Moeldoko told participants of the 2023 Periklindo Electric Vehicle Show (PEVS 2023) electric vehicle exhibition in Jakarta that Indonesia has “the confidence to use the momentum of this changing situation to leap together while we talk about EV. This is the momentum, if we don’t welcome it well we will be left behind. If we jump instead of just walking, we will lead.”
He said Indonesia enjoys the development of electric vehicles. “We use a big portion of the state budget to subsidise oil fuel. If we massively shift to EVs, then the development of other sectors will benefit. State budget that was previously used for fuel can be used for other sectors such as health, education, and so on.”
Moeldoko, also the Chief of Staff of the President’s Office, said Indonesia has resources that can support the sustainability of electric vehicle production. Not only exhibiting electric vehicles, the exhibition also presents electric vehicle supporting industries such as charging technology, charging infrastructure, battery solutions, and other components.
Regional strength
At the event, Periklindo announced that it is joining forces with its regional counterparts. The Asian Federation of Electric Vehicle Associations (AFEVA) welcomes Indonesia as its newest member. Indonesian Electric Vehicle Industry Association (Periklindo) will join existing members from the Philippines, Singapore, Thailand and Malaysia.
Moeldoko said “the five members of ASEAN agreed to further lead the research and development of batteries. This is a good opportunity.” He said that by working together in the federation, respective countries will be able to influence national policies to support the development of a supportive ecosystem for electric vehicles.
R. Hendro Martono, Director of Maritime Industry, Transportation Equipment and Defence Equipment, Ministry of Industry said that as the largest economy in the region, Indonesias’ four-wheeled vehicle ownership at 99 units per thousand population is relatively lower than neighbouring Singapore at 211 units, Thailand at 275 units and Malaysia at 490 units per thousand population.
Martono said that in Indonesia there currently are 62,676 units of electric vehicles ranging from motorcycles, passenger cars, three-wheeled vehicles, buses and freight cars. He said that in 2030 the production of electric vehicles with a minimum domestic component level (TKDN) of 80% is targeted at 600,000 units of electric cars and as many as nine million units of motorbikes.

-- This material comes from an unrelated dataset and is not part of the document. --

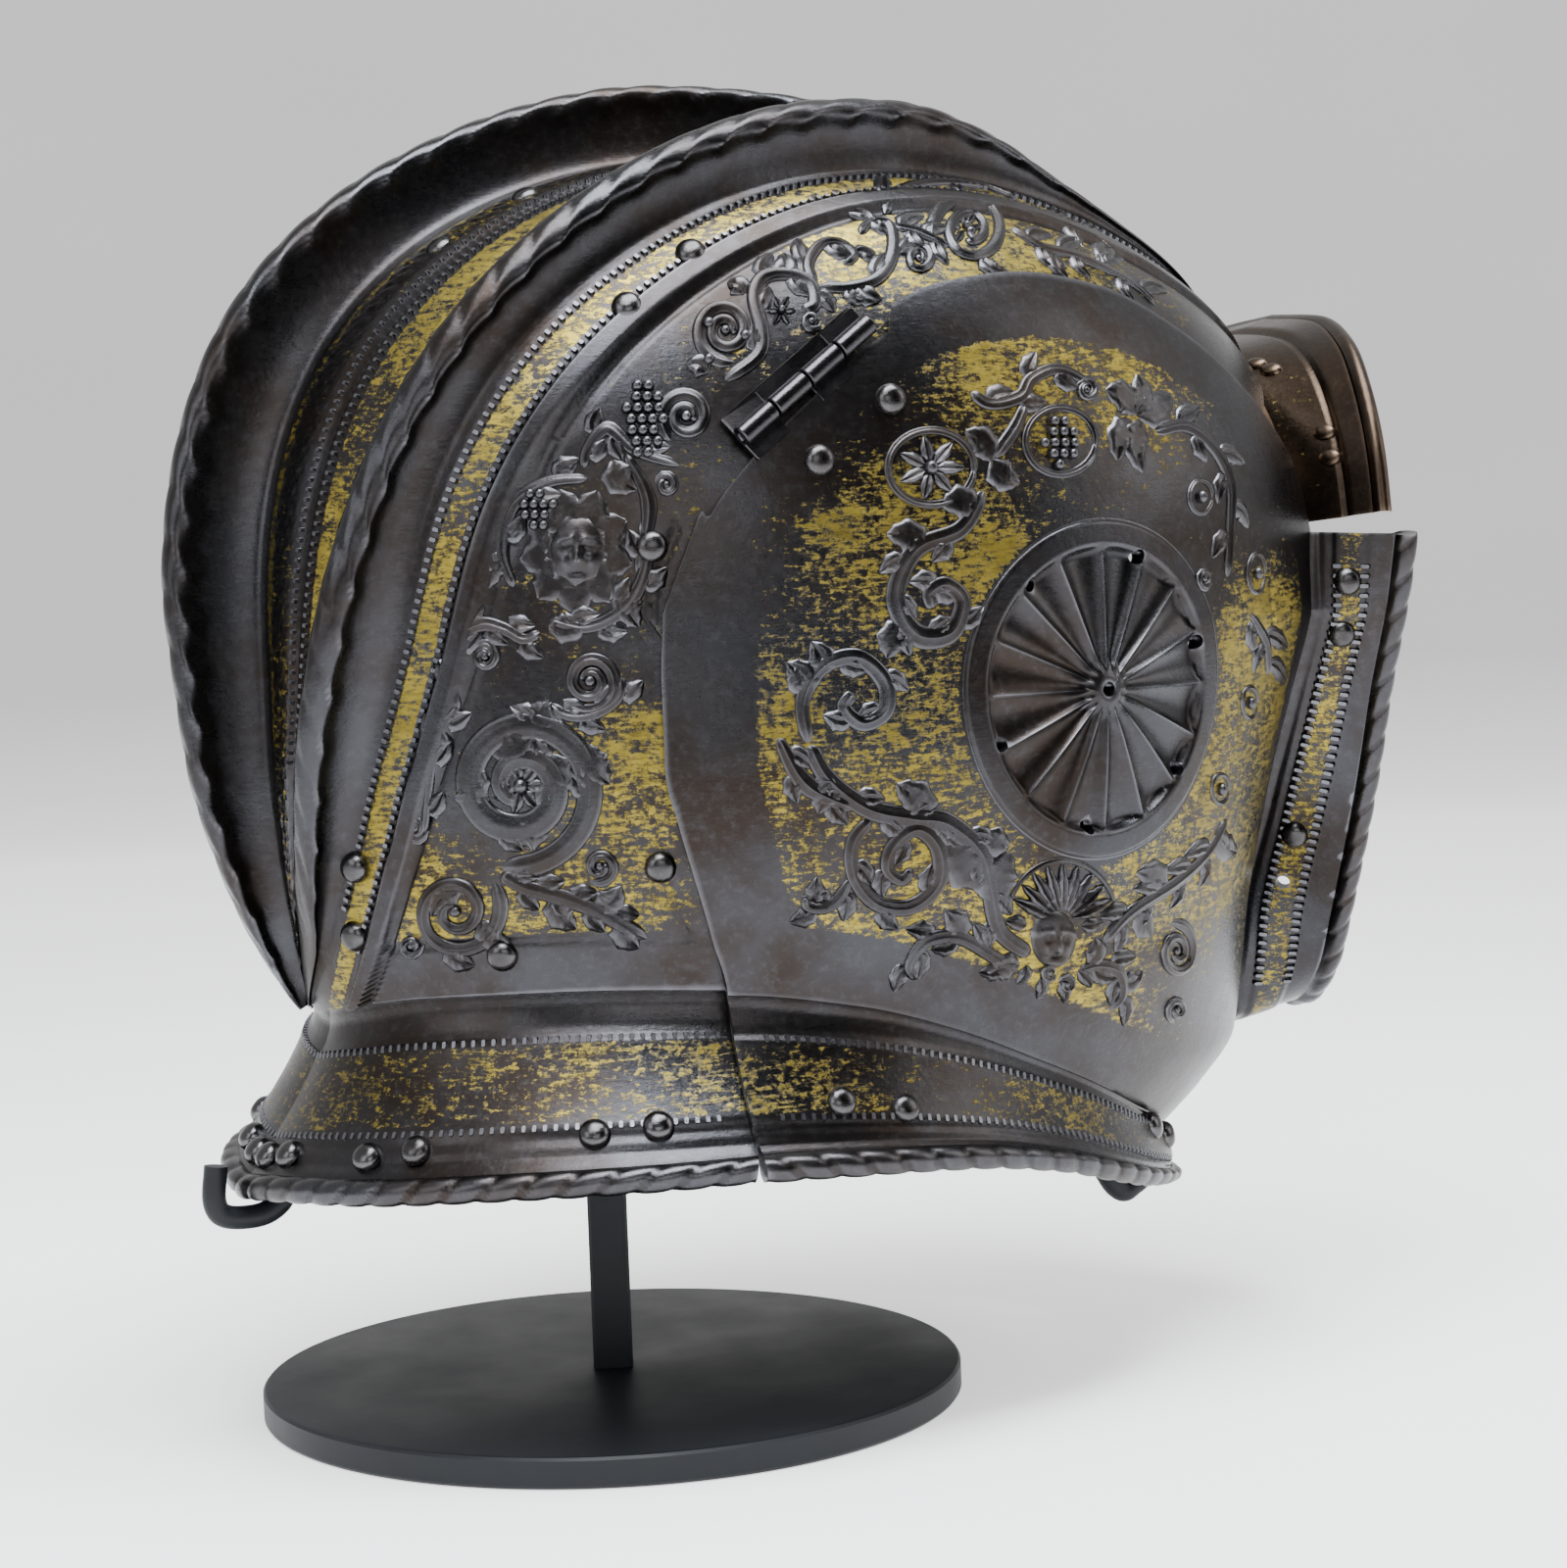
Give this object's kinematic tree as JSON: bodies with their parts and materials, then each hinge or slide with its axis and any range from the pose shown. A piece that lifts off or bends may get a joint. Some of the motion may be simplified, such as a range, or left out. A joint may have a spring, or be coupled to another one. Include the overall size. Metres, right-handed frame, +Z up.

Racing to lead at what cost?
Earlier this year, Indonesia announced granting hefty subsidies for new purchases of EVs to boost sales. Martono said that the incentive given to electric motorcycles with more than 40% domestic component is IDR 7 million (USD 470) for 200 thousand units or a total budget allocated at IDR 1.4 trillion. (USD 94 million).
The policy is stated in Regulation of Minister of Finance Number 38 of 2023 on Value Added Tax on Handover of Certain Four-Wheel Battery Electric Vehicles and Certain Bus Battery Electric Vehicles Afforded by the Government Fiscal Year 2023.
Subsidies for battery-based four-wheel electric vehicles (KBLBB) and buses using 40 percent or more domestic components (TKDN ≥ 40%), is given in the form of ten percent waiver from the normally 11% of value added tax (VAT). EVs with less than 40% domestic components and assembled in Indonesia will receive a five percent VAT waiver.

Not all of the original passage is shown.